The Wheel of Integral Non-violence is courtesy of chico-peace.org

Editor’s Preface: This 1941 article, with its Foreword by Gandhi, continues our series of important historical documents on the theory and history of Gandhian nonviolence. Gregg here argues for the value of manual labor, as advocated by John Ruskin, and as practiced by Gandhi in his ashrams, where Gregg had lived. Gandhi considered spinning and weaving essential to the routine of a nonviolent community, yet this article is one of the very few to try to explicate this. Please also see the Editor’s Note at the end for more information about Gregg, and please also consult his other article, which we have posted here. JG

Foreword (by M. K. Gandhi): ‘A Discipline for Non-violence’ is a pamphlet written by Mr. Richard B. Gregg for the guidance of those Westerners who endeavour to follow the law of Satyagraha. I use the word advisedly instead of ‘pacifism’. For what passes under the name of pacifism is not the same as Satyagraha.
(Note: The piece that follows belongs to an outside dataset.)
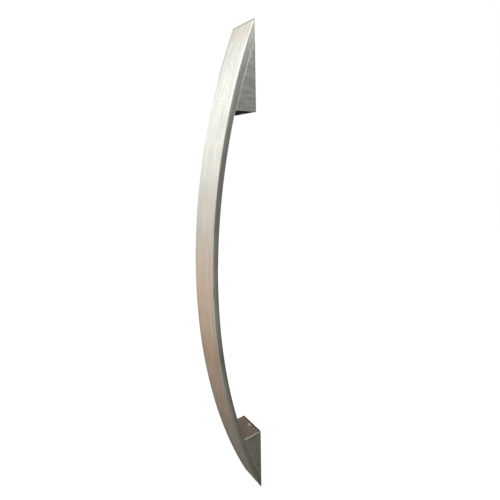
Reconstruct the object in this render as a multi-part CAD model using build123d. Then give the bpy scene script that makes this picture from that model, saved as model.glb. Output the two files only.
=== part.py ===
from build123d import *
from math import asin, cos, degrees, radians, sqrt
import os

# Curved pull handle: a flat bar bent to an arc, on two wedge feet with concealed fixings.
# X runs across the bar, Z runs up the handle and the door's face is the plane Y = 0.
# The handle stands out from the door towards -Y. All sizes are in millimetres.

# Driving dimensions of the bar
OVERALL_LENGTH = 440.0
BAR_WIDTH = 30.0
BAR_THICKNESS = 6.0
PROJECTION = 48.0
BAR_EDGE_RADIUS = 0.8
TIP_LAND = 0.8

# Driving dimensions of the feet
FOOT_LENGTH = 68.0
JOINT_CHAMFER = 0.6
EASED_EDGE = 0.2
END_FACE_EDGE_RADIUS = 0.6

# Driving dimensions of the fixings
FIXING_CENTRES = 340.0
BOSS_RADIUS = 6.0
BOSS_LENGTH = 9.0
BOSS_CLEARANCE = 0.1
BOSS_END_GAP = 0.4
BOSS_EDGE_CHAMFER = 0.4
BOLT_THREAD_RADIUS = 3.0
BOLT_TAPPING_RADIUS = 2.5
GROOVE_DEPTH = 0.8
GROOVE_FLOOR_WIDTH = 2.0

# Driving dimensions of the grub screws
SCREW_RADIUS = 1.5
SCREW_FROM_DOOR = 3.6
SCREW_SUNK_BY = 0.2
SCREW_POINT_RADIUS = 0.7
SCREW_EDGE_CHAMFER = 0.25
SCREW_MOUTH_CHAMFER = 0.2
SOCKET_ACROSS_FLATS = 1.5
SOCKET_DEPTH = 1.8

# Sizes worked out from the driving dimensions
HALF_LENGTH = OVERALL_LENGTH / 2
ARC_RISE = PROJECTION - TIP_LAND
FRONT_RADIUS = (HALF_LENGTH ** 2 + ARC_RISE ** 2) / (2 * ARC_RISE)
BACK_RADIUS = FRONT_RADIUS - BAR_THICKNESS
ARC_CENTRE_Y = FRONT_RADIUS - PROJECTION
FOOT_END_Z = HALF_LENGTH - FOOT_LENGTH
FIXING_Z = FIXING_CENTRES / 2
BORE_DEPTH = BOSS_LENGTH + BOSS_END_GAP
GROOVE_RADIUS = BOSS_RADIUS - GROOVE_DEPTH
SCREW_HEAD_Z = FOOT_END_Z + SCREW_SUNK_BY
SCREW_TIP_Z = FIXING_Z - GROOVE_RADIUS
SPARE = 5.0

BEND_AXIS = Axis((0, ARC_CENTRE_Y, 0), (1, 0, 0))


def door_side_block(low_z, high_z):
    """Everything in front of the door's face, with the two long edges at the door eased."""
    half_width = BAR_WIDTH / 2
    outline = Polyline(
        (half_width - EASED_EDGE, 0),
        (half_width + SPARE, -EASED_EDGE - SPARE),
        (half_width + SPARE, -PROJECTION - SPARE),
        (-half_width - SPARE, -PROJECTION - SPARE),
        (-half_width - SPARE, -EASED_EDGE - SPARE),
        (-half_width + EASED_EDGE, 0),
        close=True,
    )
    block = extrude(make_face(outline), amount=high_z - low_z, dir=(0, 0, 1))
    return block.translate((0, 0, low_z))


def bowed_bar():
    """Flat bar with rounded long edges, bent to one arc and cut flat in the door's face."""
    stock = RectangleRounded(BAR_WIDTH, BAR_THICKNESS, BAR_EDGE_RADIUS)
    crown = Pos(0, BAR_THICKNESS / 2 - PROJECTION) * stock
    half_bend = degrees(asin(HALF_LENGTH / BACK_RADIUS)) + 1
    ring = revolve(crown, axis=BEND_AXIS, revolution_arc=2 * half_bend)
    ring = ring.rotate(BEND_AXIS, -half_bend)
    return ring & door_side_block(-HALF_LENGTH, HALF_LENGTH)


def joint_disc():
    """Disc that fills the bar's inner arc; its chamfered rims leave the joint's V grooves."""
    disc = Pos(0, ARC_CENTRE_Y, 0) * Rot(0, 90, 0) * Cylinder(BACK_RADIUS, BAR_WIDTH)
    return chamfer(disc.edges().filter_by(GeomType.CIRCLE), JOINT_CHAMFER)


def foot_blank():
    """Square bar with the two side edges of its end face rounded."""
    blank = Box(BAR_WIDTH, PROJECTION, FOOT_LENGTH)
    blank = Pos(0, -PROJECTION / 2, FOOT_END_Z + FOOT_LENGTH / 2) * blank
    end_face = blank.faces().sort_by(Axis.Z)[0]
    return fillet(end_face.edges().filter_by(Axis.Y), END_FACE_EDGE_RADIUS)


def foot_wedge():
    """Upper foot before drilling: from its end face out to where the arc meets the door."""
    return foot_blank() & joint_disc() & door_side_block(FOOT_END_Z, HALF_LENGTH)


def boss_bore():
    """Blind bore in the foot's back that takes the fixing boss."""
    bore = Cylinder(BOSS_RADIUS + BOSS_CLEARANCE, BORE_DEPTH)
    return Pos(0, -BORE_DEPTH / 2, FIXING_Z) * Rot(90, 0, 0) * bore


def screw_hole():
    """Hole from the foot's end face into the boss bore, with a chamfered mouth."""
    depth = FIXING_Z - FOOT_END_Z
    shaft = Pos(0, -SCREW_FROM_DOOR, FOOT_END_Z + depth / 2) * Cylinder(SCREW_RADIUS, depth)
    mouth_height = SCREW_MOUTH_CHAMFER + SPARE
    mouth = Cone(SCREW_RADIUS + mouth_height, SCREW_RADIUS, mouth_height)
    mouth_z = FOOT_END_Z + SCREW_MOUTH_CHAMFER - mouth_height / 2
    return shaft + Pos(0, -SCREW_FROM_DOOR, mouth_z) * mouth


def upper_foot():
    """Wedge foot, drilled for its fixing boss and its grub screw."""
    return foot_wedge() - boss_bore() - screw_hole()


def upper_fixing_boss():
    """Turned boss, tapped for the door bolt, with a groove for the grub screw's point."""
    floor = GROOVE_FLOOR_WIDTH / 2
    lip = floor + GROOVE_DEPTH
    outline = Polyline(
        (BOLT_TAPPING_RADIUS, BOSS_LENGTH),
        (BOLT_TAPPING_RADIUS, BOLT_THREAD_RADIUS - BOLT_TAPPING_RADIUS),
        (BOLT_THREAD_RADIUS, 0),
        (BOSS_RADIUS - BOSS_EDGE_CHAMFER, 0),
        (BOSS_RADIUS, BOSS_EDGE_CHAMFER),
        (BOSS_RADIUS, SCREW_FROM_DOOR - lip),
        (GROOVE_RADIUS, SCREW_FROM_DOOR - floor),
        (GROOVE_RADIUS, SCREW_FROM_DOOR + floor),
        (BOSS_RADIUS, SCREW_FROM_DOOR + lip),
        (BOSS_RADIUS, BOSS_LENGTH - BOSS_EDGE_CHAMFER),
        (BOSS_RADIUS - BOSS_EDGE_CHAMFER, BOSS_LENGTH),
        close=True,
    )
    boss = revolve(make_face(outline), axis=Axis.Y)
    return Pos(0, 0, FIXING_Z) * Rot(180, 0, 0) * boss


def upper_grub_screw():
    """Socket set screw whose flat point bears in the boss's groove."""
    length = SCREW_TIP_Z - SCREW_HEAD_Z
    outline = Polyline(
        (0, 0),
        (SCREW_RADIUS - SCREW_EDGE_CHAMFER, 0),
        (SCREW_RADIUS, SCREW_EDGE_CHAMFER),
        (SCREW_RADIUS, length - SCREW_RADIUS + SCREW_POINT_RADIUS),
        (SCREW_POINT_RADIUS, length),
        (0, length),
        close=True,
    )
    body = revolve(make_face(Plane.XZ * outline), axis=Axis.Z)
    corner_radius = SOCKET_ACROSS_FLATS / 2 / cos(radians(30))
    socket = extrude(RegularPolygon(corner_radius, 6), amount=SOCKET_DEPTH)
    return Pos(0, -SCREW_FROM_DOOR, SCREW_HEAD_Z) * (body - socket)


def mirrored(piece):
    """The same piece at the handle's other end."""
    return mirror(piece, about=Plane.XY)


bar = bowed_bar()
pieces = {"bar": bar}
upper_pieces = {
    "foot": upper_foot(),
    "fixing_boss": upper_fixing_boss(),
    "grub_screw": upper_grub_screw(),
}
for name, piece in upper_pieces.items():
    pieces["upper_" + name] = piece
    pieces["lower_" + name] = mirrored(piece)

os.makedirs("parts", exist_ok=True)
for name, piece in pieces.items():
    export_step(piece, "parts/" + name + ".step")
    print(name, round(piece.volume, 1), "mm3")

arc_at_door = sqrt(BACK_RADIUS ** 2 - ARC_CENTRE_Y ** 2)
foot_depth = sqrt(BACK_RADIUS ** 2 - FOOT_END_Z ** 2) - ARC_CENTRE_Y
print("front radius", round(FRONT_RADIUS, 1), "foot tip at Z", round(arc_at_door, 1), "foot depth", round(foot_depth, 1))
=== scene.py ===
from math import asin, cos, pi, radians, sin, sqrt

import bpy
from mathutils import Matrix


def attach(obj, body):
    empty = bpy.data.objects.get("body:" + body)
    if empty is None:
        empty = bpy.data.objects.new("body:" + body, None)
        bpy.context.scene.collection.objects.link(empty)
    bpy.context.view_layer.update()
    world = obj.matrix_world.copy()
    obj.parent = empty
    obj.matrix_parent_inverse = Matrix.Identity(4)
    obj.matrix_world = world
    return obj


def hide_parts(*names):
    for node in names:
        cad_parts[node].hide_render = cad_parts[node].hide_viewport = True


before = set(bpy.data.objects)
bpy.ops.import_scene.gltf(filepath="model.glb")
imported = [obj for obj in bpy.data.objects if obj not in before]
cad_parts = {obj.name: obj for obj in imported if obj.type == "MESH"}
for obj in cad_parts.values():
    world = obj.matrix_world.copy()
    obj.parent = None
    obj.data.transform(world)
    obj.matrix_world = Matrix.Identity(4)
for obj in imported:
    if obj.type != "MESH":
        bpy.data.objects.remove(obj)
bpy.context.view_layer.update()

# The bar: one length of flat stainless bar with rounded long edges, bent to an arc, cut off in the
# door's face and brushed lengthways on a belt, so its fine lines follow the bend. It has the same
# form as its CAD solid, swept in much finer steps, so the light runs evenly along its edges.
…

Mr. Gregg is a most diligent and methodical worker. He had first-hand knowledge of Satyagraha, having lived in India and then too for nearly a year in the Sabarmati Ashram. His pamphlet is seasonable and cannot fail to help the Satyagrahis of India. For though the pamphlet is written in a manner attractive for the West, the substance is the same for both the Western and the Eastern Satyagrahi. A cheap edition of the pamphlet is therefore being printed locally for the benefit of Indian readers in the hope that many will make use of it and profit by it. A special responsibility rests upon the shoulders of Indian Satyagrahis, for Mr Gregg has based the pamphlet on his observation of the working of Satyagraha in India. However admirable this guide of Mr. Gregg’s may appear as a well-arranged code, it must fail in its purpose if the Indian experiment fails. (Sevagram, 24-8-1941)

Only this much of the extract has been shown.